Shaikh Azzam’s radical ideology combined with his skill at organizing paramilitary training for more than 20,000 Muslim recruits from about 20 countries around the world created an international cadre of highly motivated and experienced militants intent on perpetuating his vision of global Islamic revolution.
In Join the Caravan, Shaikh Azzam implored Muslims to rally in defense of Muslim victims of aggression, to restore Muslim lands from foreign domination, and to uphold the Muslim faith. [3] Shaikh Azzam's trademark slogan is "Jihad and the rifle alone: no negotiations, no conferences and no dialogues."
On November 24, 1989, Shaikh Azzam and his two sons, Ibrahim and Muhammad, among others, were killed while on their way to Friday prayers in Peshawar when unknown assassins detonated land mines as Sheik Azzam’s vehicle approached. The Soviet Union had been defeated in Afghanistan by the Afghan mujahideen. Suspects in the assassination include competing Afghan militia leaders, Osama bin Laden, Pakistani Interservices Intelligence Agency, the Central Intelligence Agency, and the Israeli Mossad.)
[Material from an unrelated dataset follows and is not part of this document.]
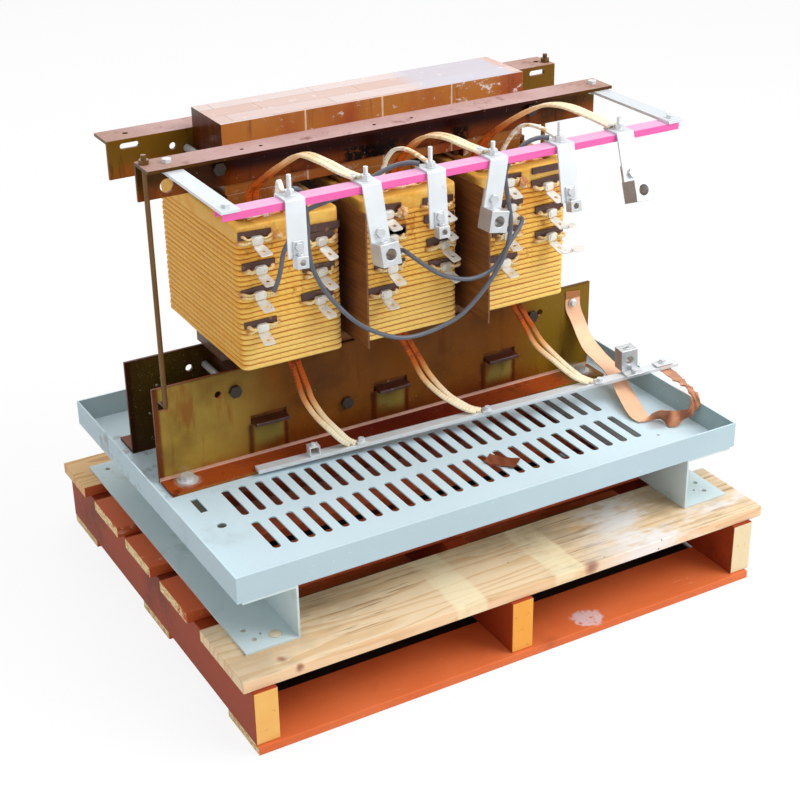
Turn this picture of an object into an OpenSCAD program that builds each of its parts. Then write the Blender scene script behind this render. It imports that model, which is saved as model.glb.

After his death, Shaikh Azzam’s militant ideology and related paramilitary manuals were promoted through print and internet media by Azzam Publications which described itself as "an independent media organisation providing authentic news and information about Jihad and the Foreign Mujahideen everywhere." The publishing house operated from a London post office box (Azzam Publications — BMC UHUD, LONDON, WC1N 3XX) and an Internet site, www.azzam.com that were shut down shortly after the September 11, 2001 attacks and are no longer active. Mirror sites are frequently registered before being removed either by the application of political pressure on ISPs, through denial-of-service attacks or other means.